In the listing below, find the line with "and +Z is up.", then repeat exactly every line from the top through that one.

* START Collected material *

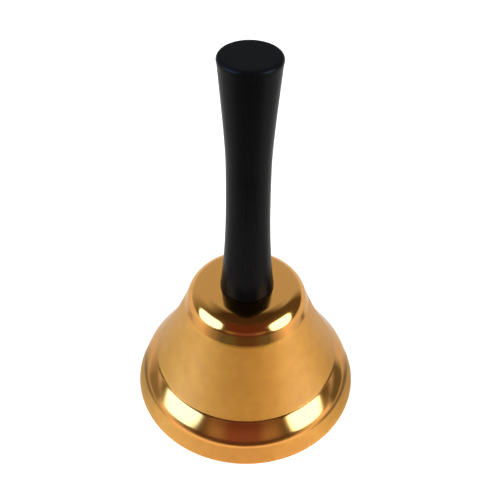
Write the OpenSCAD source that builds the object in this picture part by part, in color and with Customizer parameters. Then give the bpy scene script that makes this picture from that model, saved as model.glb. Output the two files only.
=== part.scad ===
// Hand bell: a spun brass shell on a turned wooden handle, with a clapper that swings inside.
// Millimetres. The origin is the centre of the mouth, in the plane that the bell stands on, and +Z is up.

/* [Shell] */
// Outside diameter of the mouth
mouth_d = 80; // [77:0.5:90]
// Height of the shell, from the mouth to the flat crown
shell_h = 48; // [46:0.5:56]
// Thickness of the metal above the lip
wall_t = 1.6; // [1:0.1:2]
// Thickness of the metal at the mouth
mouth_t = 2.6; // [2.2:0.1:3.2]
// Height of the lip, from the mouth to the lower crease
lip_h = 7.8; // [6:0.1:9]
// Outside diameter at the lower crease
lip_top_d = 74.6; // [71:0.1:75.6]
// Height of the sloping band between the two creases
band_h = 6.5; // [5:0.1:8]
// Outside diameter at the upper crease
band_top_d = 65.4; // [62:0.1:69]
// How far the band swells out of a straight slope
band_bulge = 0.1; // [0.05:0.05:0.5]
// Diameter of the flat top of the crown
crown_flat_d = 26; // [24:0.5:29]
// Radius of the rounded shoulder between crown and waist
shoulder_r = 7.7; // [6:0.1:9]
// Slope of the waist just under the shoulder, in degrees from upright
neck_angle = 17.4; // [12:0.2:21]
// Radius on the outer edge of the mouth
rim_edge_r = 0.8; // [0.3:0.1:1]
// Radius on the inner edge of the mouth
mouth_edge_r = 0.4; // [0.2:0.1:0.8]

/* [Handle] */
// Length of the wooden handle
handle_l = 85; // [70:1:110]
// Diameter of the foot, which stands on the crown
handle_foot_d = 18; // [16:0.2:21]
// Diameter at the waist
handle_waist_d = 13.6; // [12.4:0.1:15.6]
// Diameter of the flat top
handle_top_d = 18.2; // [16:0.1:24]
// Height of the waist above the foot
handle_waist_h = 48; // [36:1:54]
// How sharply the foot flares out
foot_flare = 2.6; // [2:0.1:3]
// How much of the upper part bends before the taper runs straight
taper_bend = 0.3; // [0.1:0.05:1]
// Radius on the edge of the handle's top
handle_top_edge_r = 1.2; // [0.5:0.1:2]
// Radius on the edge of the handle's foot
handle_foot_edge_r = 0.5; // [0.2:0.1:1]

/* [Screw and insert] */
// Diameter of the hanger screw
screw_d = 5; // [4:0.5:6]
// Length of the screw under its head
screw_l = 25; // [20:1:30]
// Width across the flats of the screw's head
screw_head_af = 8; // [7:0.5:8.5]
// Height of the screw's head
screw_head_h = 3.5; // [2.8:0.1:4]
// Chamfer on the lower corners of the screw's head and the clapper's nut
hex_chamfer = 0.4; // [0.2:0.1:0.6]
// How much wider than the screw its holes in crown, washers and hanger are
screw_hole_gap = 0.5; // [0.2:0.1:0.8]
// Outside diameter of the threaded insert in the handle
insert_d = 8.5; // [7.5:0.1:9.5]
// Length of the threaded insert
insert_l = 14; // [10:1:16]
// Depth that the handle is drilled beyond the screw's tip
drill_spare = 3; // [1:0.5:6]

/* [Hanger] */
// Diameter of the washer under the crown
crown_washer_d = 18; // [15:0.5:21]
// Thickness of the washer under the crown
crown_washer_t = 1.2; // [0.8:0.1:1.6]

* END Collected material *

• _Result of this exercise_:
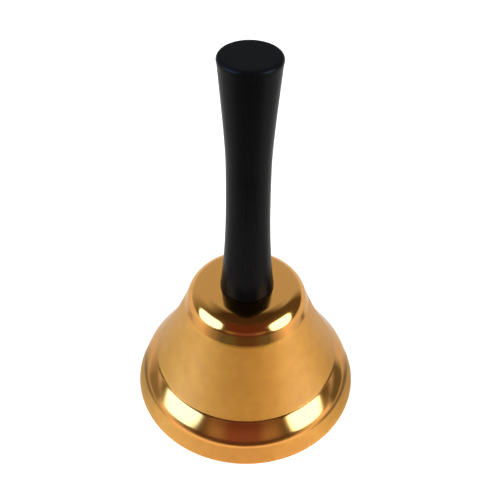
Write the OpenSCAD source that builds the object in this picture part by part, in color and with Customizer parameters. Then give the bpy scene script that makes this picture from that model, saved as model.glb. Output the two files only.
=== part.scad ===
// Hand bell: a spun brass shell on a turned wooden handle, with a clapper that swings inside.
// Millimetres. The origin is the centre of the mouth, in the plane that the bell stands on, and +Z is up.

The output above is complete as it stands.